((
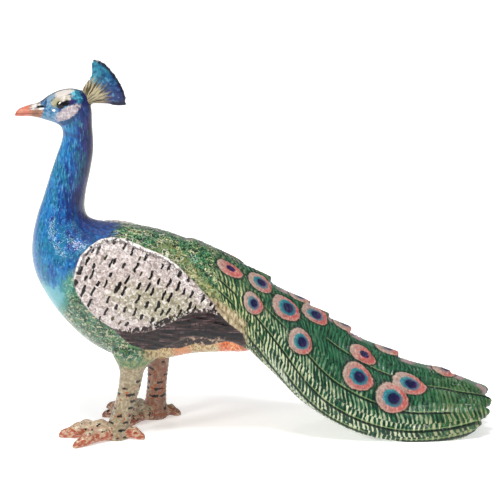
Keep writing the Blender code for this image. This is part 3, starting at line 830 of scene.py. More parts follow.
class Painter:
    """Paints the bird. Every coat of colour is a method that gives a colour, and masks say where it goes."""

    def __init__(self, sheet, colours, origin):
        self.sheet = sheet
        self.colours = colours
        place = sheet.node("ShaderNodeTexCoord", output="Object")
        self.spot = sheet.vectors("MULTIPLY_ADD", place, (1 / FIGURE_UNIT,) * 3, tuple(origin))
        self.x, self.y, self.z = sheet.parts(self.spot)
        self.wobble = sheet.noise(self.spot, 0.9, 3.0, 0.6) - 0.5
        self.fleck = sheet.noise(self.spot, 2.6, 2.0, 0.6) - 0.5
        inputs = {"Vector": self.spot, "Scale": 0.8, "Detail": 2.0}
        swirl = sheet.node("ShaderNodeTexNoise", None, inputs, output=1)
        self.warped = sheet.vectors("MULTIPLY_ADD", swirl, (2.0,) * 3, self.spot)
        self.bent = sheet.vectors("MULTIPLY_ADD", swirl, (0.9,) * 3, self.spot)
        self.height = self.fleck * 0.5
        self.marks = {}

    def mark(self, name):
        if name not in self.marks:
            self.marks[name] = self.sheet.mark(name)
        return self.marks[name]

    def emboss(self, height, mask):
        """Adds fine relief, in tenths of a figure unit, where the mask is."""
        self.height = self.height + height * mask

    def leaf(self, middle, half_long, half_wide, tilt):
        """How far out a place is in an oval seen from the side: 0 at its middle, 1 at its rim."""
        c, s = math.cos(math.radians(tilt)), math.sin(math.radians(tilt))
        x, z = self.x - middle[0], self.z - middle[1]
        long = (x * c + z * s) / half_long
        wide = (z * c - x * s) / half_wide
        return (long * long + wide * wide).maths("SQRT")

    def daub(self, colour, paint_colour, middle, half_long, half_wide, tilt, amount=1.0, rough=0.5):
        """A soft-edged dab of paint on both sides of the bird."""
        out = self.leaf(middle, half_long, half_wide, tilt) + (self.fleck + self.wobble * 0.5) * rough
        return self.sheet.cover(colour, paint_colour, out.rise(*DAB_EDGE) * amount)

    def daubs(self, colour, *rows):
        """Dabs laid over a colour one after another. Each row says what daub asks for."""
        for row in rows:
            colour = self.daub(colour, *row)
        return colour

    def strokes(self, factors, scale=1.0, seed=0.0):
        """Noise drawn out into brush strokes by unequal factors along the axes."""
        stretched = self.sheet.vectors("MULTIPLY", self.spot, factors)
        moved = self.sheet.vectors("ADD", stretched, (seed,) * 3)
        return self.sheet.noise(moved, scale, 2.0, 0.6)

    def curls(self, scale, seed, width):
        """Thin curling lines: 1 on them, 0 away from them."""
        moved = self.sheet.vectors("ADD", self.warped, (seed,) * 3)
        return abs(self.sheet.noise(moved, scale, 1.0, 0.5) - 0.5).rise(width, width * 0.4)

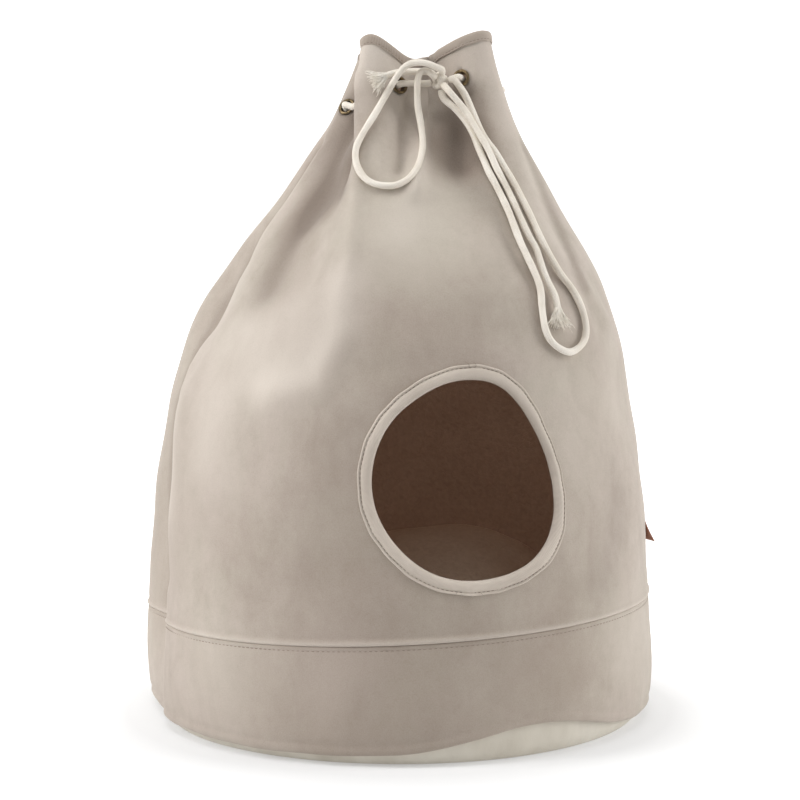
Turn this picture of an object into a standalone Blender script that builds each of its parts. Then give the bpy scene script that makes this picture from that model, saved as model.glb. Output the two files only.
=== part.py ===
"""Cat cave bed: a drawstring bucket of suede laminate with a round entry and a cushion.

Metres, +Z up. The origin is the centre of the base's underside. The entry faces -Y.
Azimuths are in degrees and run from -Y towards +X.
"""
import math
import random

import bmesh
import bpy
import numpy as np
from mathutils import Matrix, Vector

MM = 0.001
CLOTH = 4.0 * MM
SEAT_GAP = 0.3 * MM
SHARP_ANGLE = math.radians(40)

# The round size of the body, before its folds: a row for each height
# columns: height, radius, lean towards +X
PROFILE = (
    (0.000, 0.2190, 0.000),
    (0.012, 0.2238, 0.000),
    (0.024, 0.2255, 0.000),
    (0.048, 0.2268, 0.000),
    (0.102, 0.2245, 0.000),
    (0.186, 0.2190, 0.000),
    (0.276, 0.2065, 0.000),
    (0.321, 0.1965, 0.002),
    (0.366, 0.1805, 0.005),
    (0.411, 0.1555, 0.009),
    (0.456, 0.1240, 0.014),
    (0.501, 0.0970, 0.017),
    (0.545, 0.0730, 0.021),
    (0.572, 0.0625, 0.022),
    (0.612, 0.0560, 0.021),
)

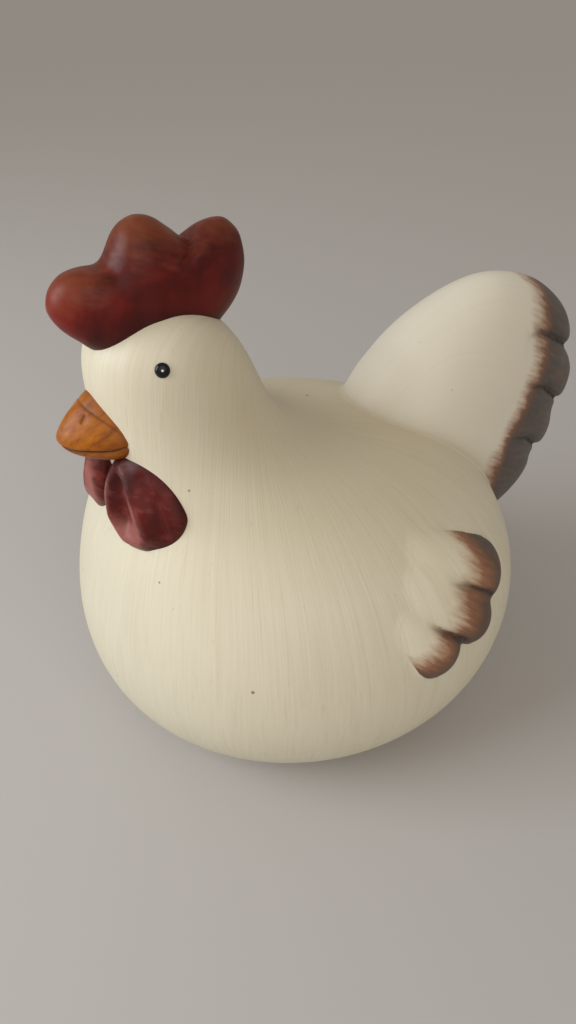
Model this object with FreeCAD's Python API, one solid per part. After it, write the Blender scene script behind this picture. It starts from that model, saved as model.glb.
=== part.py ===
))
[Challenge]:
Reproduce the complete data exactly as presented above.

[Task solution]:
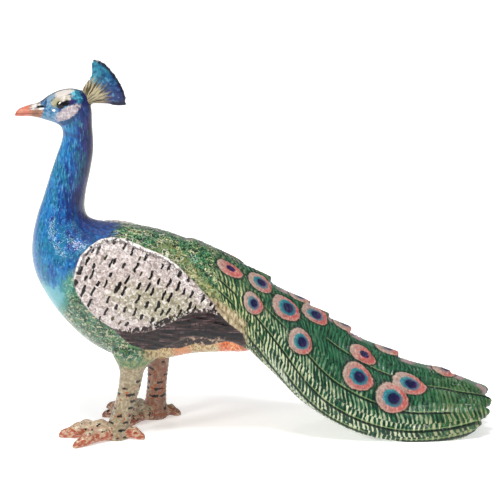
Keep writing the Blender code for this image. This is part 3, starting at line 830 of scene.py. More parts follow.
class Painter:
    """Paints the bird. Every coat of colour is a method that gives a colour, and masks say where it goes."""

    def __init__(self, sheet, colours, origin):
        self.sheet = sheet
        self.colours = colours
        place = sheet.node("ShaderNodeTexCoord", output="Object")
        self.spot = sheet.vectors("MULTIPLY_ADD", place, (1 / FIGURE_UNIT,) * 3, tuple(origin))
        self.x, self.y, self.z = sheet.parts(self.spot)
        self.wobble = sheet.noise(self.spot, 0.9, 3.0, 0.6) - 0.5
        self.fleck = sheet.noise(self.spot, 2.6, 2.0, 0.6) - 0.5
        inputs = {"Vector": self.spot, "Scale": 0.8, "Detail": 2.0}
        swirl = sheet.node("ShaderNodeTexNoise", None, inputs, output=1)
        self.warped = sheet.vectors("MULTIPLY_ADD", swirl, (2.0,) * 3, self.spot)
        self.bent = sheet.vectors("MULTIPLY_ADD", swirl, (0.9,) * 3, self.spot)
        self.height = self.fleck * 0.5
        self.marks = {}

    def mark(self, name):
        if name not in self.marks:
            self.marks[name] = self.sheet.mark(name)
        return self.marks[name]

    def emboss(self, height, mask):
        """Adds fine relief, in tenths of a figure unit, where the mask is."""
        self.height = self.height + height * mask

    def leaf(self, middle, half_long, half_wide, tilt):
        """How far out a place is in an oval seen from the side: 0 at its middle, 1 at its rim."""
        c, s = math.cos(math.radians(tilt)), math.sin(math.radians(tilt))
        x, z = self.x - middle[0], self.z - middle[1]
        long = (x * c + z * s) / half_long
        wide = (z * c - x * s) / half_wide
        return (long * long + wide * wide).maths("SQRT")

    def daub(self, colour, paint_colour, middle, half_long, half_wide, tilt, amount=1.0, rough=0.5):
        """A soft-edged dab of paint on both sides of the bird."""
        out = self.leaf(middle, half_long, half_wide, tilt) + (self.fleck + self.wobble * 0.5) * rough
        return self.sheet.cover(colour, paint_colour, out.rise(*DAB_EDGE) * amount)

    def daubs(self, colour, *rows):
        """Dabs laid over a colour one after another. Each row says what daub asks for."""
        for row in rows:
            colour = self.daub(colour, *row)
        return colour

    def strokes(self, factors, scale=1.0, seed=0.0):
        """Noise drawn out into brush strokes by unequal factors along the axes."""
        stretched = self.sheet.vectors("MULTIPLY", self.spot, factors)
        moved = self.sheet.vectors("ADD", stretched, (seed,) * 3)
        return self.sheet.noise(moved, scale, 2.0, 0.6)

    def curls(self, scale, seed, width):
        """Thin curling lines: 1 on them, 0 away from them."""
        moved = self.sheet.vectors("ADD", self.warped, (seed,) * 3)
        return abs(self.sheet.noise(moved, scale, 1.0, 0.5) - 0.5).rise(width, width * 0.4)

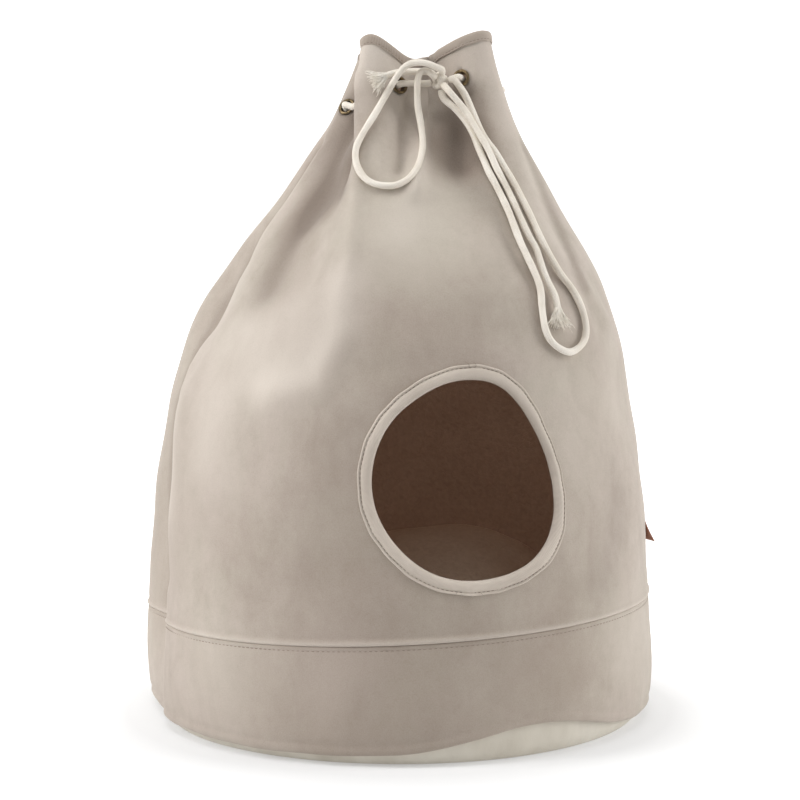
Turn this picture of an object into a standalone Blender script that builds each of its parts. Then give the bpy scene script that makes this picture from that model, saved as model.glb. Output the two files only.
=== part.py ===
"""Cat cave bed: a drawstring bucket of suede laminate with a round entry and a cushion.

Metres, +Z up. The origin is the centre of the base's underside. The entry faces -Y.
Azimuths are in degrees and run from -Y towards +X.
"""
import math
import random

import bmesh
import bpy
import numpy as np
from mathutils import Matrix, Vector

MM = 0.001
CLOTH = 4.0 * MM
SEAT_GAP = 0.3 * MM
SHARP_ANGLE = math.radians(40)

# The round size of the body, before its folds: a row for each height
# columns: height, radius, lean towards +X
PROFILE = (
    (0.000, 0.2190, 0.000),
    (0.012, 0.2238, 0.000),
    (0.024, 0.2255, 0.000),
    (0.048, 0.2268, 0.000),
    (0.102, 0.2245, 0.000),
    (0.186, 0.2190, 0.000),
    (0.276, 0.2065, 0.000),
    (0.321, 0.1965, 0.002),
    (0.366, 0.1805, 0.005),
    (0.411, 0.1555, 0.009),
    (0.456, 0.1240, 0.014),
    (0.501, 0.0970, 0.017),
    (0.545, 0.0730, 0.021),
    (0.572, 0.0625, 0.022),
    (0.612, 0.0560, 0.021),
)

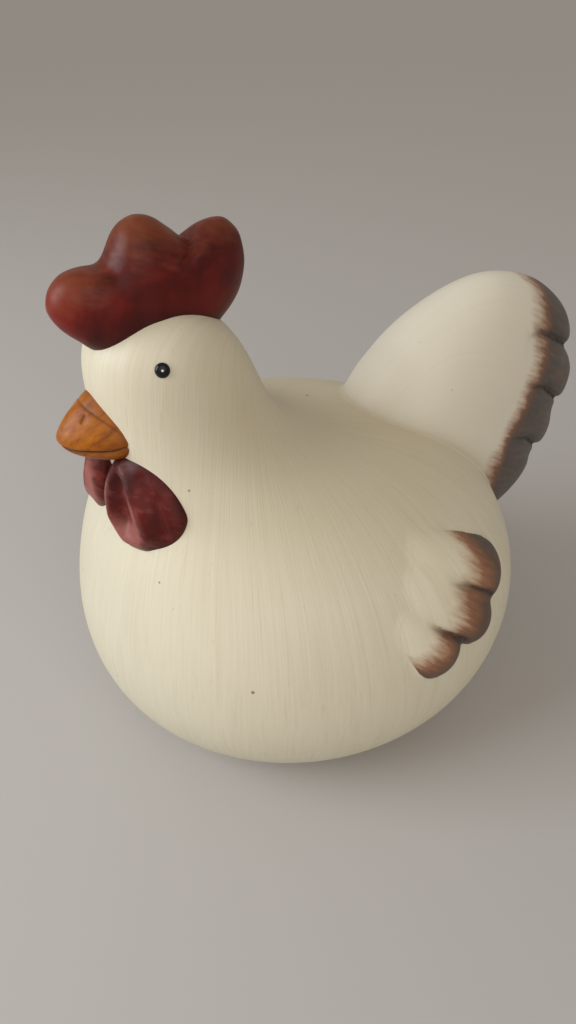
Model this object with FreeCAD's Python API, one solid per part. After it, write the Blender scene script behind this picture. It starts from that model, saved as model.glb.
=== part.py ===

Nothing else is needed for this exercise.